AN ENCOURAGING CLIMATE
If you're looking for an upside to the economic downturn, Kubinski says that it lies in the fact that commercial real estate is more affordable than it's been in decades. The plethora of spiffy, cheap storefronts convinced him to take the plunge into retail.
"When we started looking, we found nice spaces for four to five hundred bucks a month," he says. "You can get a storefront for minimal cost and give life back to the city."
Rock-bottom prices coupled with low-interest financing and a host of incentives have proven to be a magic formula for attracting new retailers, says Wobser of Ohio City Inc. "We received start-up grant dollars from Charter One Bank, and they've been a huge success. It allowed a group of entrepreneurs sitting on the edge to take a leap and go for it."
Although Charter One funding was limited to the Ohio City neighborhood, a bevy of other incentives are available to retailers and property owners in Cleveland and inner-ring suburbs. They include the City of Cleveland's Storefront Renovation Program, as well as low-interest loans and grants from the city's Economic Development Department. In inner-ring suburbs around Cleveland, the Cuyahoga County Department of Economic Development also offers a Storefront Renovation Program, which includes a rebate to owners and tenants who complete signage and other improvements.
Nosse launched Joy Machines with the help of a $9,000 Charter One grant, coupled with a match from the property owner. Although he and Pereira-Castillo already knew they wanted to open a bike shop, the grant kicked things into high gear. "We went from talking about it to opening the shop in six months."
BACK TO THE FUTURE
The region's fledgling indie stores are successful because they're filling critical gaps within the urban market, Wobser asserts. National chains have long overlooked neighborhoods like Ohio City because of their complex, economically diverse population, which simply doesn't fit their cut-and-dried model of counting rooftops and household income. The new stores rushing in to fill the gap are providing basic goods and services.

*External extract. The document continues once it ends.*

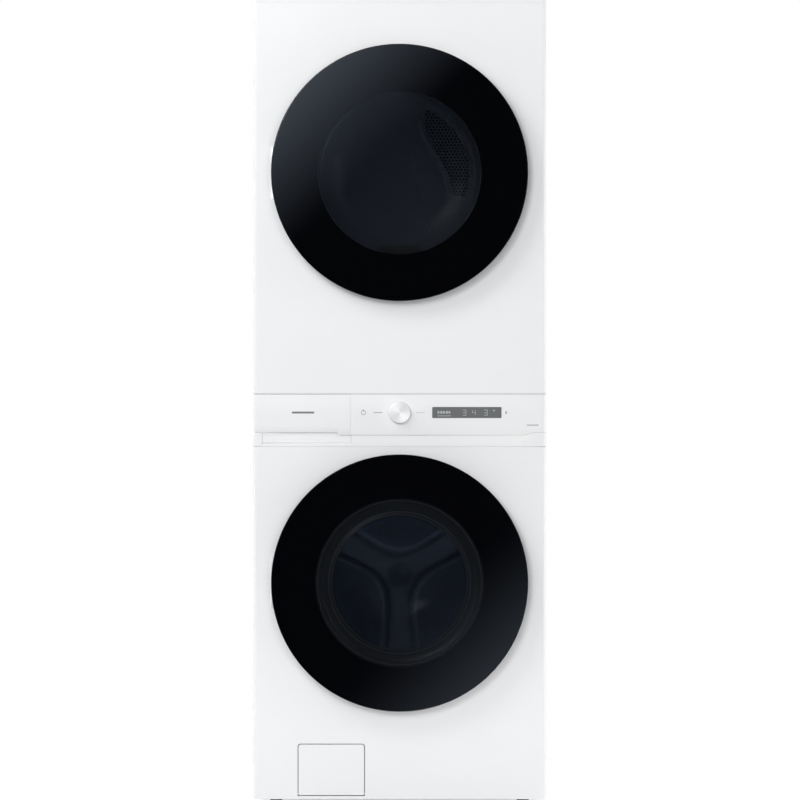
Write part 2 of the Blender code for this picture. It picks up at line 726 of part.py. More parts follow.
def build_bulkheads():
    half = 0.338
    front = block(
        "front_bulkhead", (-half, half), (0.070, 0.073), (DRYER_Z - 0.335, DRYER_Z + half), ZINC
    )
    collar = rod("join_collar", (0, DRYER_Z), 0.2085, (0.0016, 0.0715), sides=BIG)
    duct = block("join_filter_duct", (-0.112, 0.112), (0.041, 0.0722), (1.000, DRYER_Z - 0.165))
    mouth = rod("cut_collar", (0, DRYER_Z), 0.2055, (-0.01, 0.09), sides=BIG)
    duct_room = block("cut_duct_room", (-0.108, 0.108), (0.044, 0.058), (1.004, DRYER_Z - 0.14))
    blower_hole = rod("cut_blower_hole", MOTOR_WHEEL[:2], 0.040, (0.05, 0.09))
    join(front, collar, duct)
    for side in (-1, 1):
        axle = rod("join_roller_axle", roller_place(side), 0.0045, (0.072, 0.120), sides=SMALL)
        join(front, axle)
    cut(front, mouth, duct_room, blower_hole)

    rear = block(
        "rear_bulkhead", (-half, half), (0.694, 0.697), (DRYER_Z - half, DRYER_Z + half), ZINC
    )
    duct_top = DRYER_Z + 0.230
    heater = block(
        "join_heater_duct", (0.034, 0.206), (0.6965, 0.750), (DRYER_Z - 0.130, duct_top)
    )
    heater_room = block(
        "cut_heater_room", (0.0355, 0.2045), (0.690, 0.7485), (DRYER_Z - 0.050, duct_top - 0.0015)
    )
    join(rear, heater)
    cut(rear, heater_room)
    outline = [(0.0497, 0.131), (0.1047, 0.0242), (0.1227, -0.042)]
    outline += arc((0, 0.0305), 0.188, -22.4, 70.0, 8)
    outline += [(0.0455, 0.1817)]
    plate("inlet_grille", [outline], 0.004, spot(0, 0.6915, DRYER_Z), finish=GREY_PLASTIC)
    filter_body = block(
        "lint_filter", (-0.105, 0.105), (0.0465, 0.0555), (DRYER_Z - 0.345, DRYER_Z - 0.182),
        GREY_PLASTIC,
    )
    filter_grip = block(
        "join_filter_grip", (-0.050, 0.050), (0.0466, 0.0554), (DRYER_Z - 0.190, DRYER_Z - 0.168)
    )
    join(filter_body, filter_grip)


def hull(points):
    """The convex outline around a set of points, anticlockwise."""
    ordered = sorted(points)

    def half_of(sequence):
        chain = []
        for point in sequence:
            while len(chain) >= 2:
                (ax, ay), (bx, by) = chain[-2:]
                if (bx - ax) * (point[1] - ay) - (by - ay) * (point[0] - ax) > 1e-9:
                    break
                chain.pop()
            chain.append(point)
        return chain[:-1]

    return half_of(ordered) + half_of(ordered[::-1])


def belt_outline(clearance):
    points = []
    for x, height, radius in (DRUM_WHEEL, MOTOR_WHEEL, IDLER_WHEEL):
        sides = 48 if radius > 0.1 else 20
        points += arc((x, height), radius + clearance, 0, 360 * (sides - 1) / sides, sides - 1)
    return hull(points)


def build_dryer_drive():
    place = spot(MOTOR_WHEEL[0], 0, MOTOR_WHEEL[1])
    shaft = [
        (0, -0.088), (0.009, -0.088), (0.009, -0.118), (0.058, -0.118), (0.058, -0.090),
        (0.062, -0.090), (0.062, -0.122), (0.007, -0.122), (0.007, -0.299), (MOTOR_WHEEL[2], -0.300),
        (MOTOR_WHEEL[2], -0.312), (0, -0.312),
    ]
    turned("blower_wheel", shaft, place, ZINC, MEDIUM, closed=False)
    motor = rod("drive_motor", MOTOR_WHEEL[:2], 0.058, (0.160, 0.290), ZINC)
    foot = block("join_motor_foot", (0.015, 0.105), (0.175, 0.275), (DECK_HEIGHT + 0.0034, 1.045))
    arm = block("join_idler_arm", (0.080, 0.205), (0.280, 0.2895), (1.088, 1.112))
    pin = rod("join_idler_pin", IDLER_WHEEL[:2], 0.005, (0.285, 0.316), sides=SMALL)
    join(motor, foot, arm, pin)
    cut(motor, rod("cut_motor_bore", MOTOR_WHEEL[:2], 0.0078, (0.15, 0.30)))
    idler = [
        (IDLER_WHEEL[2], -0.300), (IDLER_WHEEL[2], -0.312), (0.0058, -0.312), (0.0058, -0.300)
    ]
    turned("idler_pulley", idler, spot(IDLER_WHEEL[0], 0, IDLER_WHEEL[1]), BLACK_PLASTIC, SMALL)
    plate(
        "drive_belt", [belt_outline(0.0026), belt_outline(0.0012)], 0.010,
        spot(0, BELT_DEPTH, 0), finish=BLACK_PLASTIC,
    )
    housing = rod("blower_housing", MOTOR_WHEEL[:2], 0.085, (0.076, 0.130), ZINC)
    pipe = rod("join_exhaust_pipe", EXHAUST[:2], EXHAUST[2], (0.080, 0.775), sides=MEDIUM)
    cavity = rod("cut_blower_room", MOTOR_WHEEL[:2], 0.082, (0.079, 0.127))
    bore = rod("cut_exhaust_bore", EXHAUST[:2], EXHAUST[2] - 0.002, (0.083, 0.80), sides=MEDIUM)
    inlet = rod("cut_blower_inlet", MOTOR_WHEEL[:2], 0.042, (0.06, 0.10))
    shaft_hole = rod("cut_shaft_hole", MOTOR_WHEEL[:2], 0.010, (0.11, 0.14))
    join(housing, pipe)
    cut(housing, cavity, bore, inlet, shaft_hole)


build_front_panels()
build_cabinet()
build_feet()
build_fascia()
build_drawer()
build_service_bay()
build_doors()
build_washer_drum()
build_tub()
build_suspension()
build_water_valve()
build_dryer_drum()
build_bulkheads()
build_dryer_drive()
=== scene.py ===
"""Looks for the laundry tower: smooth doors and drums, enamel, glass, controls, and the studio around it.

Metres, +Z up, the front faces -Y. A turned profile is a list of (radius, distance forward of the front
face), so what lies inside the cabinet is negative.
"""

import math

import bmesh
import bpy
from mathutils import Matrix, Vector


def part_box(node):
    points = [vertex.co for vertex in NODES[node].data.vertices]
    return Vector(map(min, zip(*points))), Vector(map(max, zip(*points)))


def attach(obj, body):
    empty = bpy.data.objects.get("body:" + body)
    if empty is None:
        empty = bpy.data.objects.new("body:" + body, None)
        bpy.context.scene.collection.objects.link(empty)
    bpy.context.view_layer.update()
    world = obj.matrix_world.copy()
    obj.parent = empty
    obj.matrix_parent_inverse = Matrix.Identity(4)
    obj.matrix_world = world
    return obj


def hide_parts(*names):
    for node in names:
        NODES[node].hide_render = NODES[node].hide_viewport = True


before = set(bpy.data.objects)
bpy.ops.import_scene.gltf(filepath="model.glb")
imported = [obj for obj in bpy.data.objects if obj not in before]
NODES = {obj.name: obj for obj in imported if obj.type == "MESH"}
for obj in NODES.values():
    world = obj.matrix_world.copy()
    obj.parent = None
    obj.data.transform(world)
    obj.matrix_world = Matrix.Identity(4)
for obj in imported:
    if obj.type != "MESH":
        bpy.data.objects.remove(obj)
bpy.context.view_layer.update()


def middle(node):
    low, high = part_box(node)
    return (low + high) / 2


FRONT_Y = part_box("control_fascia")[0].y
BACK_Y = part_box("washer_back_panel")[1].y
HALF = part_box("top_cover")[1].x
WASHER_Z = middle("washer_door_lens").z
DRYER_Z = middle("dryer_door_lens").z
CONTROL_Z = middle("display_lens").z
DOOR_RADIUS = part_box("dryer_door_frame")[1].x
LENS_FRONT = FRONT_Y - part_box("dryer_door_lens")[0].y
DOME_RISE = 0.0034
LENS_BACK = 0.0422
SHEET = 0.0012
ROUND = 160
DOORS = {
    "washer": {"window": 0.197, "ring": 0.160, "z": WASHER_Z},
    "dryer": {"window": 0.191, "ring": 0.191, "z": DRYER_Z},
}
ARM_ANGLES = (-90, 30, 150)
PLATE_DEPTH = 0.6920
ROUGHNESS_SPREAD = 0.12


# ---- materials


def add_node(tree, kind, *by_place, **by_name):
    """A shader node whose inputs are set, or linked where another node's output is given."""
    node = tree.nodes.new(kind)
    given = list(zip(node.inputs, by_place))
    given += [(node.inputs[name.replace("_", " ")], value) for name, value in by_name.items()]
    for socket, value in given:
        if isinstance(value, bpy.types.NodeSocket):
            tree.links.new(value, socket)
        else:
            socket.default_value = value
    return node


def compute(tree, operation, *values):
    node = add_node(tree, "ShaderNodeMath", *values)
    node.operation = operation
    return node.outputs["Value"]


def shader_of(made):
    return made.node_tree.nodes["Principled BSDF"]


def drive(made, **outputs):
    """Links node outputs to the inputs of a material's shader."""
    for name, output in outputs.items():
        made.node_tree.links.new(output, shader_of(made).inputs[name.replace("_", " ")])
    return made


def material(name, colour, roughness, metallic=0.0, **sockets):
    """A Principled material whose roughness is slightly uneven, as every real surface is."""
    made = bpy.data.materials.new(name)
    made.use_nodes = True
    shader, tree = shader_of(made), made.node_tree
    shader.inputs["Base Color"].default_value = (*colour, 1.0)
    shader.inputs["Metallic"].default_value = metallic
    for socket, value in sockets.items():
        shader.inputs[socket.replace("_", " ")].default_value = value
    least, most = roughness * (1 - ROUGHNESS_SPREAD), roughness * (1 + ROUGHNESS_SPREAD)
    noise = place_noise(tree, 14.0)
    spanned = add_node(tree, "ShaderNodeMapRange", Value=noise, To_Min=least, To_Max=most)
    return drive(made, Roughness=spanned.outputs["Result"])


def place_noise(tree, scale, detail=3.0, stretch=(1.0, 1.0, 1.0)):
    where = add_node(tree, "ShaderNodeTexCoord").outputs["Object"]
    mapped = add_node(tree, "ShaderNodeMapping", Vector=where, Scale=stretch).outputs["Vector"]
    return add_node(tree, "ShaderNodeTexNoise", Vector=mapped, Scale=scale, Detail=detail).outputs["Fac"]


def bumpy(made, scale, strength, distance=0.0004):
    tree = made.node_tree
    height = place_noise(tree, scale, 2.0)
    bump = add_node(tree, "ShaderNodeBump", Strength=strength, Distance=distance, Height=height)
    return drive(made, Normal=bump.outputs["Normal"])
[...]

"This new wave of retailers is tapping into a niche, urban market by catering to locals and providing more everyday products — items like bikes and flowers," he says.
Ironically, small shops might be flourishing in part because of the proliferation of Walmart, Target and other big boxes throughout Northeast Ohio, CSU's Simons says. "The entrepreneurs come in because the Walmarts have knocked out their mom-and-pop competition, but the Walmarts don't knock them out because they're flies," he says. "Can you pack a bunch of these in an area and make a node out of it? Online businesses are on the rise, but service businesses will survive that trend."
That's not saying that it's easy or without its stumbling blocks. Being a shopkeeper often means enduring long hours, little or no staff support, and daunting financial risk. Yet many say it's worth it to do what they love — and to find success on their own terms.
"Five years after starting my business, I realize how hard it is to be sustainable, let alone profitable," says Dunn, who launched her store to "revive" her own passion for life and work. Starting Revive was the most difficult thing she's ever done, and along the way she's taken on heavy debt and even tested the strength of her marriage. "Yet for the artisans that we work with, I'm often their biggest link to the U.S. market," she says. "When I look back at what we've done, I feel fantastic."
Nosse loves being around bikes and working with customers so much that he doesn't mind the regular 10-hour days. "I've met so many cool and interesting people, and we see ourselves as a community space," he says. Indeed, Joy Machines has become a hub for the cycling community and serves as the launch point for group rides.
While the rise of small, urban shopkeepers may be a hot new trend in North Collinwood or Ohio City, the phenomenon is, in many ways, as ancient as human settlement. "These shop owners are recreating a lifestyle that was displaced just in the last century by the automobile," Wobser says. "Residents of Ohio City still value the experience of shopping in a small, local store that is part of a neighborhood."
As for Wlady? He continues to toil away in his trailer three days a week. At least his work gets him out of the house, he says. Yet the octogenarian might also take comfort in the fact that his bootstraps success has not been lost on the newest generation.
"When you don't have much opportunity, you have to grab what you can," he says, offering a crinkled, sage smile and turning back to his workbench piled with shoes.